WeAmp is preparing to release its fastCGI
plugin. This enables remaps to redirect to a
fastCGI handler. This would among other enable serving static pages from Traffic Server directly
which has been a request from the operations teams and some properties for quite a while. This
could be integrated with the escalate
plugin or the internal error page templates. Health
checks could use this feature. It does require an additional process to handle the fastCGI
requests which need to be managed.
Based on some work by Masoari for doing better connection draining in Traffic Server, Susan and I
are investigating doing clean cutovers from one traffic_server
to another. This would involve
Start the new instance, wait for it to become ready.
Mark the old instance to drain.
Disable cache writing in the old instance.
Enable cache writing in the new instance.
Start accepting connections on the new instance.
When the old instance has few enough connections, shut it down.
The key point is to avoid having two processes write to the cache at the same time, while also continuing to provide some level of protection to the upstreams.
AMC Tech¶
Resistance to my work on BufferWriter
finally collapsed and I will be able to merge in my
updates, which are already incorporated in to to the upstream connection limiting.
MemArena
was accepted with little comment, I will be doing a few more fixes to that before
using it in other project.

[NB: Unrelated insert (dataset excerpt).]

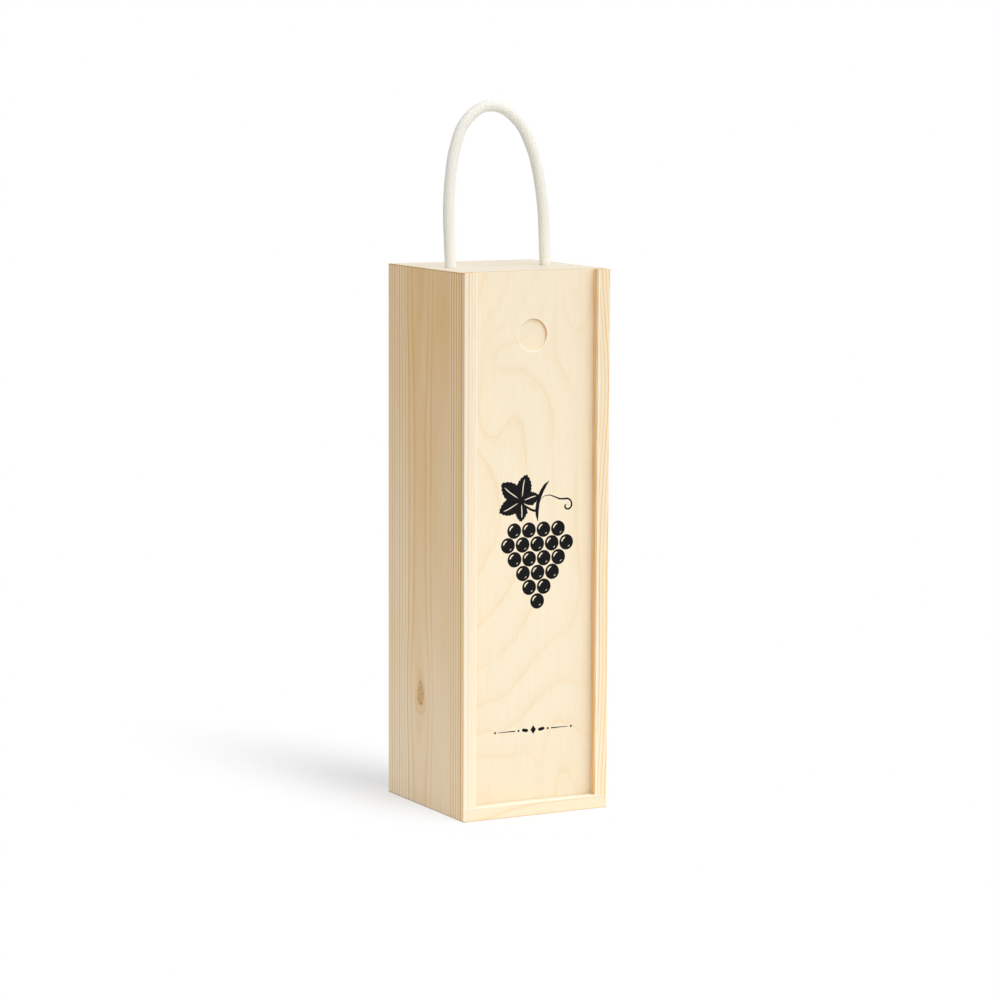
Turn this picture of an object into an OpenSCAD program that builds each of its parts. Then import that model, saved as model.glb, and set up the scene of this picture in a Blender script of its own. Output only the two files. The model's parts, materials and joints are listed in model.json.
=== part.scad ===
// Tall box for one bottle: pine boards, a plywood lid that slides up and out, and a rope handle.
// The origin is the middle of the base, +Z is up, and the lid faces -Y.

/* [Box] */
// Outside width, from side to side
box_w = 108; // [96:1:130]
// Outside depth, from front to back
box_d = 112; // [100:1:140]
// Outside height without the rope
box_h = 360; // [320:1:400]

/* [Boards] */
// Thickness of the two side boards
side_t = 9; // [8:0.5:12]
// Thickness of the top board
top_t = 9; // [8:0.5:14]
// Thickness of the bottom board
bottom_t = 9; // [8:0.5:14]
// Wood that the rebates leave on the outer face of a side board
tongue_t = 2; // [1.5:0.5:3]
// Width of the bevel along the outer corners of the side boards
arris = 0.6; // [0.3:0.1:1]

/* [Lid] */
// Thickness of the plywood lid
lid_t = 4; // [3:0.5:5]
// Distance from the front of the side boards back to the lid groove
lid_setback = 7; // [5:0.5:9]
// Depth of the lid grooves in the side boards
groove_depth = 4; // [3:0.5:5]
// Depth of the groove in the bottom board that takes the foot of the lid
foot_groove_depth = 3; // [2:0.5:4]
// Gap between the lid and each wall of its grooves
lid_play = 0.3; // [0.2:0.05:0.5]
// Diameter of the thumb recess
thumb_d = 21.5; // [16:0.5:28]
// Depth of the thumb recess
thumb_depth = 2; // [1:0.25:2.5]
// Distance from the top of the lid down to the middle of the thumb recess
thumb_drop = 42; // [25:1:70]

/* [Back] */
// Thickness of the plywood back panel
back_t = 4; // [3:0.5:5]
// Height of the lip that the top and bottom boards keep behind the back panel
panel_lip = 3; // [2:0.5:4]
// Number of panel pins along each side board
side_pins = 4; // [3:1:6]
// Number of panel pins along the top board, and along the bottom board
end_pins = 2; // [1:1:3]
// Distance from the outer pins of a side board to the ends of the box
pin_inset = 30; // [20:1:50]
// Diameter of a pin's shank
pin_d = 1.2; // [1:0.1:1.6]
// Length of a pin
pin_length = 12; // [9:1:16]
// Diameter of a pin's head
pin_head_d = 2.4; // [2:0.1:3]
// Thickness of a pin's head
pin_head_t = 0.6; // [0.4:0.1:0.8]
// How far a pin's head is set below the face of the panel
pin_sink = 0.2; // [0.1:0.1:0.4]

/* [Rope handle] */
// Diameter of the rope
rope_d = 7.5; // [6:0.25:8]
// Distance between the middles of the two rope holes
hole_spacing = 71; // [62:1:76]
// Angle by which the rope's legs lean back
rope_lean = 5; // [0:0.5:8]
// Least gap between the leaning rope and its upright hole
hole_play = 0.2; // [0.1:0.05:0.6]
// Width of the eased rim of a rope hole
hole_ease = 0.6; // [0.3:0.1:1]
// Length of the tail below a knot
tail_length = 10; // [4:1:20]
// Gap between a knot and the underside of the top board
knot_play = 0.3; // [0.2:0.05:0.5]

/* [Hidden] */

pine = "Wheat";
pale_pine = "Cornsilk";
plywood = "BlanchedAlmond";
steel = "Silver";
cotton = "Ivory";

overcut = 1;
round_fn = 64;
pin_fn = 24;
rope_sides = 12;

// Faces that several pieces share
front_y = -box_d / 2;
back_y = box_d / 2;
inner_x = box_w / 2 - side_t;
rebate_x = box_w / 2 - tongue_t;
groove_x = inner_x + groove_depth;
groove_front_y = front_y + lid_setback;
groove_back_y = groove_front_y + lid_t + 2 * lid_play;
panel_y = back_y - back_t;
under_top_z = box_h - top_t;

legs_x = hole_spacing / 2;

// The legs lean about the middle of the top board, so that they pass its upright holes
function leg_y(z) = (z - (box_h - top_t / 2)) * tan(rope_lean);

// Middle line of the rope above the box, from either hole to the crown of the loop,
// as [distance inward from the hole, back from the line of the leg, up from the top]
half_loop = [
    [0, 0, 0], [0, 0, 16], [0, 0, 32], [0.5, 0, 42], [1.5, 0, 52], [3, 0, 62],
    [5, 0.3, 72], [8, 0.7, 81], [12, 1.1, 90], [17, 1.4, 96.5], [23, 1.7, 101.5], [30.5, 2, 105]
];
knot_top_z = under_top_z - knot_play;
neck_z = knot_top_z + 0.8;
neck_y = leg_y(neck_z);
half_points = len(half_loop);
rope_route = concat(
    [[-legs_x, neck_y, knot_top_z], [-legs_x, neck_y, neck_z]],
    [for (p = half_loop) [p[0] - legs_x, p[1] + leg_y(box_h + p[2]), box_h + p[2]]],
    [for (i = [1:half_points]) let (p = half_loop[half_points - i])
        [legs_x - p[0], p[1] + leg_y(box_h + p[2]), box_h + p[2]]],
    [[legs_x, neck_y, neck_z], [legs_x, neck_y, knot_top_z]]
);

// Middle line of half an overhand knot, from its neck under the top board down to its middle,
// as [across, back, up]. The other half is the same, given half a turn about the Y axis
half_knot = [
    [3, -5.5, 18.5], [3, -5.5, 17], [3, -5.5, 15.5], [2.5, -7, 10.5], [0, -8.5, 7], [-3.5, -10.5, 3.5],
    [-4.5, -13.5, -1], [-4, -15.5, -5.5], [-2, -16, -10], [1, -14, -13.5], [4.5, -10, -14],
    [5.5, -5.5, -12.5], [5, -2, -9], [2.5, -1, -4.5], [0, -1, 0]
];
knot_steps = 2;
neck = half_knot[0];
half_knot_points = len(half_knot);
knot_route = smooth(concat(
    half_knot,
    [for (i = [2:half_knot_points]) let (p = half_knot[half_knot_points - i]) [-p[0], p[1], -p[2]]],
    [[-neck[0], neck[1], -neck[2] - tail_length]]
), knot_steps);

function unit(v) = v / norm(v);

// Point at t, from 0 to 1, on the smooth curve between b and c, with a before them and d after them
function curve_point(a, b, c, d, t) =
    (2 * b + (c - a) * t + (2 * a - 5 * b + 4 * c - d) * t ^ 2 + (3 * b - 3 * c + d - a) * t ^ 3) / 2;

// Smooth curve through all the points, in so many steps between each two
function smooth(points, steps) =
    let (last = len(points) - 1)
    concat(
        [for (i = [0:last - 1]) for (k = [0:steps - 1])
            curve_point(points[max(i - 1, 0)], points[i], points[i + 1], points[min(i + 2, last)], k / steps)],
        [points[last]]
    );

// Direction of a route at point i
function heading(route, i) =
    unit(route[min(i + 1, len(route) - 1)] - route[max(i - 1, 0)]);

// The part of a direction that is square to another one
function square_to(side, along) = unit(side - (side * along) * along);

// A direction square to the route at each of its points, carried along it without twist
function sides_of(route) =
    [for (
        i = 0, side = square_to([1, 0, 0], heading(route, 0));
        i < len(route);
        i = i + 1, side = i < len(route) ? square_to(side, heading(route, i)) : side
    ) side];

// Ring of points round the route at point i, square to it
function ring(route, i, side, r) =
    let (across = cross(heading(route, i), side))
    [for (k = [0:rope_sides - 1]) let (a = 360 * k / rope_sides) route[i] + r * (cos(a) * side + sin(a) * across)];

// Closed tube along a route, in triangles
module tube(route, r) {
    n = len(route);
    s = rope_sides;
    sides = sides_of(route);
    points = [for (i = [0:n - 1]) each ring(route, i, sides[i], r)];
    walls = [for (i = [0:n - 2]) for (k = [0:s - 1])
        let (a = i * s + k)
        let (b = i * s + (k + 1) % s)
        each [[a, a + s, b], [b, a + s, b + s]]];
    start_cap = [for (k = [1:s - 2]) [0, k, k + 1]];
    end_cap = [for (k = [1:s - 2]) [(n - 1) * s, (n - 1) * s + k + 1, (n - 1) * s + k]];
    polyhedron(points, concat(walls, start_cap, end_cap));
}

// Plan of the right side board, with its lid groove and the rebate for the back panel
module side_plan() {
    difference() {
        polygon([
            [inner_x, front_y], [box_w / 2 - arris, front_y], [box_w / 2, front_y + arris],
            [box_w / 2, back_y - arris], [box_w / 2 - arris, back_y], [inner_x, back_y]
        ]);
        translate([inner_x - overcut, groove_front_y])
            square([groove_depth + overcut, groove_back_y - groove_front_y]);
        translate([inner_x - overcut, panel_y])
            square([rebate_x - inner_x + overcut, back_t + overcut]);
    }
}

// Right side board: its lower end is rebated for the bottom board, its upper end for the top board
module side_board() {
    difference() {
        linear_extrude(height = box_h) side_plan();
        translate([inner_x - overcut, front_y - overcut, -overcut])
            cube([rebate_x - inner_x + overcut, box_d + 2 * overcut, bottom_t + overcut]);
        translate([inner_x - overcut, groove_back_y, under_top_z])
            cube([rebate_x - inner_x + overcut, back_y - groove_back_y + overcut, top_t + overcut]);
    }
}

module side_right() {
    color(pine) side_board();
}

module side_left() {
    color(pine) mirror([1, 0, 0]) side_board();
}

// Hole for the rope through the top board, with both rims eased
module rope_hole() {
    hole_r = rope_d / 2 + hole_play + top_t / 2 * tan(rope_lean);
    translate([0, 0, under_top_z - overcut]) cylinder(h = top_t + 2 * overcut, r = hole_r, $fn = round_fn);
    translate([0, 0, box_h - hole_ease]) cylinder(h = hole_ease, r1 = hole_r, r2 = hole_r + hole_ease, $fn = round_fn);
    translate([0, 0, under_top_z]) cylinder(h = hole_ease, r1 = hole_r + hole_ease, r2 = hole_r, $fn = round_fn);
}

module top_board() {
    color(pale_pine) difference() {
        translate([-rebate_x, groove_back_y, under_top_z])
            cube([2 * rebate_x, back_y - groove_back_y, top_t]);
        translate([-rebate_x - overcut, panel_y, under_top_z - overcut])
            cube([2 * (rebate_x + overcut), back_t + overcut, top_t - panel_lip + overcut]);
        for (x = [-legs_x, legs_x]) translate([x, 0, 0]) rope_hole();
    }
}

module bottom_board() {
    color(pale_pine) difference() {
        translate([-rebate_x, front_y, 0]) cube([2 * rebate_x, box_d, bottom_t]);
        translate([-rebate_x - overcut, groove_front_y, bottom_t - foot_groove_depth])
            cube([2 * (rebate_x + overcut), groove_back_y - groove_front_y, foot_groove_depth + overcut]);
        translate([-rebate_x - overcut, panel_y, panel_lip])
            cube([2 * (rebate_x + overcut), back_t + overcut, bottom_t - panel_lip + overcut]);
    }
}

// Places of the panel pins on the back of the box, as [across, up]
side_pin_x = (inner_x + rebate_x) / 2;
side_pin_step = (box_h - 2 * pin_inset) / (side_pins - 1);
end_pin_step = 2 * inner_x / (end_pins + 1);
bottom_pin_z = (bottom_t + panel_lip) / 2;
top_pin_z = box_h - (top_t + panel_lip) / 2;
pin_places = concat(
    [for (x = [-side_pin_x, side_pin_x]) for (i = [0:side_pins - 1]) [x, pin_inset + i * side_pin_step]],
    [for (z = [bottom_pin_z, top_pin_z]) for (i = [1:end_pins]) [-inner_x + i * end_pin_step, z]]
);

// Puts its children at each pin's place, with +Z turned to point out of the back panel
module at_pins() {
    for (p = pin_places) translate([p[0], back_y, p[1]]) rotate([-90, 0, 0]) children();
}

module back_panel() {
    color(plywood) difference() {
        translate([-rebate_x, panel_y, panel_lip]) cube([2 * rebate_x, back_t, box_h - 2 * panel_lip]);
        at_pins() translate([0, 0, -pin_sink - pin_head_t])
            cylinder(h = pin_sink + pin_head_t + overcut, d = pin_head_d, $fn = pin_fn);
    }
}

module panel_pins() {
    color(steel) at_pins() translate([0, 0, -pin_sink]) {
        translate([0, 0, -pin_head_t]) cylinder(h = pin_head_t, d = pin_head_d, $fn = pin_fn);
        translate([0, 0, -pin_length]) cylinder(h = pin_length - pin_head_t, d = pin_d, $fn = pin_fn);
    }
}

// Lid, closed: its foot is in the bottom board's groove and its upper end is level with the top
module sliding_lid() {
    lid_half_w = groove_x - lid_play;
    lid_y = groove_front_y + lid_play;
    lid_z = bottom_t - foot_groove_depth + lid_play;
    color(plywood) difference() {
        translate([-lid_half_w, lid_y, lid_z]) cube([2 * lid_half_w, lid_t, box_h - lid_z]);
        translate([0, lid_y + thumb_depth, box_h - thumb_drop]) rotate([90, 0, 0])
            cylinder(h = thumb_depth + overcut, d = thumb_d, $fn = round_fn);
    }
}

module rope_handle() {
    color(cotton) tube(rope_route, rope_d / 2);
}

// Overhand knot in the end of the rope, its neck on the rope's axis, with a tail below
module knot() {
    color(cotton) translate([-neck[0], -neck[1], knot_top_z - neck[2]]) tube(knot_route, rope_d / 2);
}

module knot_left() {
    translate([-legs_x, neck_y, 0]) rotate([0, 0, 180]) knot();
}

module knot_right() {
    translate([legs_x, neck_y, 0]) knot();
}

side_left();
side_right();
top_board();
bottom_board();
back_panel();
panel_pins();
sliding_lid();
rope_handle();
knot_left();
knot_right();
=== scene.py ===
import json
import math

import bpy
from mathutils import Matrix, Vector

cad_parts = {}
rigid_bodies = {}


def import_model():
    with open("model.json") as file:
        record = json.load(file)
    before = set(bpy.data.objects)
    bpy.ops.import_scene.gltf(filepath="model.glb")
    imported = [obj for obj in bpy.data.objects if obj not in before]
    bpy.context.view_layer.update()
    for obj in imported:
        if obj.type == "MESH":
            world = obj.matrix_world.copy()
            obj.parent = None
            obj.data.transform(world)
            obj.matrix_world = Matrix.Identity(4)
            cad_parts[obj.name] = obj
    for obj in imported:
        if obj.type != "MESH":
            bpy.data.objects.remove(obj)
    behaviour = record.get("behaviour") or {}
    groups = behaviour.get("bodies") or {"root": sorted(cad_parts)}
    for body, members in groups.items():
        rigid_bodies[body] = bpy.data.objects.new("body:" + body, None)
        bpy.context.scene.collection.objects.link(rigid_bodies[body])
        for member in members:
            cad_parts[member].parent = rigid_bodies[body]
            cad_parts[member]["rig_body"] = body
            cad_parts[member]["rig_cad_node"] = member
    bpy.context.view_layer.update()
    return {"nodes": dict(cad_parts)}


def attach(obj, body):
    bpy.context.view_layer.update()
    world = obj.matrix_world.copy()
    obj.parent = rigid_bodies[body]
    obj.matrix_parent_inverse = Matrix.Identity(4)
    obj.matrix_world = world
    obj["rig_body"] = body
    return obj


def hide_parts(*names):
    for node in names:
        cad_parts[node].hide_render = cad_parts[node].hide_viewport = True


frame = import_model()
nodes = frame["nodes"]
scene = bpy.context.scene
scene.view_settings.view_transform = "Standard"


# Small helpers

def linear(hex_colour):
    """An sRGB hex colour as the linear colour that a shader takes."""
    parts = [int(hex_colour[i:i + 2], 16) / 255 for i in (1, 3, 5)]
    return tuple(c / 12.92 if c <= 0.04045 else ((c + 0.055) / 1.055) ** 2.4 for c in parts) + (1.0,)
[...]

The same for MemSpan
and MemVec
. I do need to track the
emerging C++20 standard on this point to minimize disruption, or provide facilities that are needed
but won’t be in the future STL version.
The move to C++17 will enable me to remove some sub-optimal code, particularly in the Cache Tool.
There was a push to remove TSHashTable
in the process of doing the hash table upgrades. I
need to do some writing on that, I’m not sure it’s a good idea in retrospect after pondering it for
a bit. That class does provide some features that are not going to be available in the STL
containers. I need to be specific about that so a reasonable decision can be made.